# TASK REQUIREMENTS:
Write out exactly the lines from the start of the entries through the one that contains "const seam = 0.3", including both.

# AVAILABLE DATA:
-- START --

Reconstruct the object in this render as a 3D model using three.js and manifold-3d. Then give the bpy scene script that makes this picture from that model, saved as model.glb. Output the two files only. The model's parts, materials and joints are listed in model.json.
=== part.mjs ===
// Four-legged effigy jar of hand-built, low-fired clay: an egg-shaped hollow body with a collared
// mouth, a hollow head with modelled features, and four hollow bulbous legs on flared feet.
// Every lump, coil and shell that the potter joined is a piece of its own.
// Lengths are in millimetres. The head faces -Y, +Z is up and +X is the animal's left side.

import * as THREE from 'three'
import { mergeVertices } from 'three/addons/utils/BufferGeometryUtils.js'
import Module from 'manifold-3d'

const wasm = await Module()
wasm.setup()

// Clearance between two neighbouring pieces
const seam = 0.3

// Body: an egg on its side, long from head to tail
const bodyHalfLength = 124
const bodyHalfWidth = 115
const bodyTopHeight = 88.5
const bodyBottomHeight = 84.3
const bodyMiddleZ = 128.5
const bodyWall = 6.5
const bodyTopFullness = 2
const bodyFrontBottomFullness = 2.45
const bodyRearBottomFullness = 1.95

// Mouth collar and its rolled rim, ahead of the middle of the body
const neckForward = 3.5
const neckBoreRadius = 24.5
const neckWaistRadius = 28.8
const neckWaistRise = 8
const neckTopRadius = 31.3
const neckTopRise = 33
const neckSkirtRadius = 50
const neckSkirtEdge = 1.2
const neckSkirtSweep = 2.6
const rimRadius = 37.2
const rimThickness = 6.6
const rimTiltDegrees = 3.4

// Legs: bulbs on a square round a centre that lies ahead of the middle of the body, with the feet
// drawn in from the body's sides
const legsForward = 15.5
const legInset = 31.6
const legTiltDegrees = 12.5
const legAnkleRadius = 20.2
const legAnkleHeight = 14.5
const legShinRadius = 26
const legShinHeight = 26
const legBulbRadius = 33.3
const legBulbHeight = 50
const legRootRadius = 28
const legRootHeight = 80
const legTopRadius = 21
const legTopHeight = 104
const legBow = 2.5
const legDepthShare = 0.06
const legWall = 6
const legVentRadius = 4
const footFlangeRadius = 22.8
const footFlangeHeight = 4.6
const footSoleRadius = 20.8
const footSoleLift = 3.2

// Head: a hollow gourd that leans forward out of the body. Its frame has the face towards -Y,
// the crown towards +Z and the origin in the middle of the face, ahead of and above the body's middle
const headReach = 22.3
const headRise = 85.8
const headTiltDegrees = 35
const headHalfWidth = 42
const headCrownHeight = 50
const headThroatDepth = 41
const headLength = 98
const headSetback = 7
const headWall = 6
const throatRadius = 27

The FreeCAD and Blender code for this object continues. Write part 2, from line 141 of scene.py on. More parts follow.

-- END --

# RESPONSE TO THIS TASK:
Reconstruct the object in this render as a 3D model using three.js and manifold-3d. Then give the bpy scene script that makes this picture from that model, saved as model.glb. Output the two files only. The model's parts, materials and joints are listed in model.json.
=== part.mjs ===
// Four-legged effigy jar of hand-built, low-fired clay: an egg-shaped hollow body with a collared
// mouth, a hollow head with modelled features, and four hollow bulbous legs on flared feet.
// Every lump, coil and shell that the potter joined is a piece of its own.
// Lengths are in millimetres. The head faces -Y, +Z is up and +X is the animal's left side.

import * as THREE from 'three'
import { mergeVertices } from 'three/addons/utils/BufferGeometryUtils.js'
import Module from 'manifold-3d'

const wasm = await Module()
wasm.setup()

// Clearance between two neighbouring pieces
const seam = 0.3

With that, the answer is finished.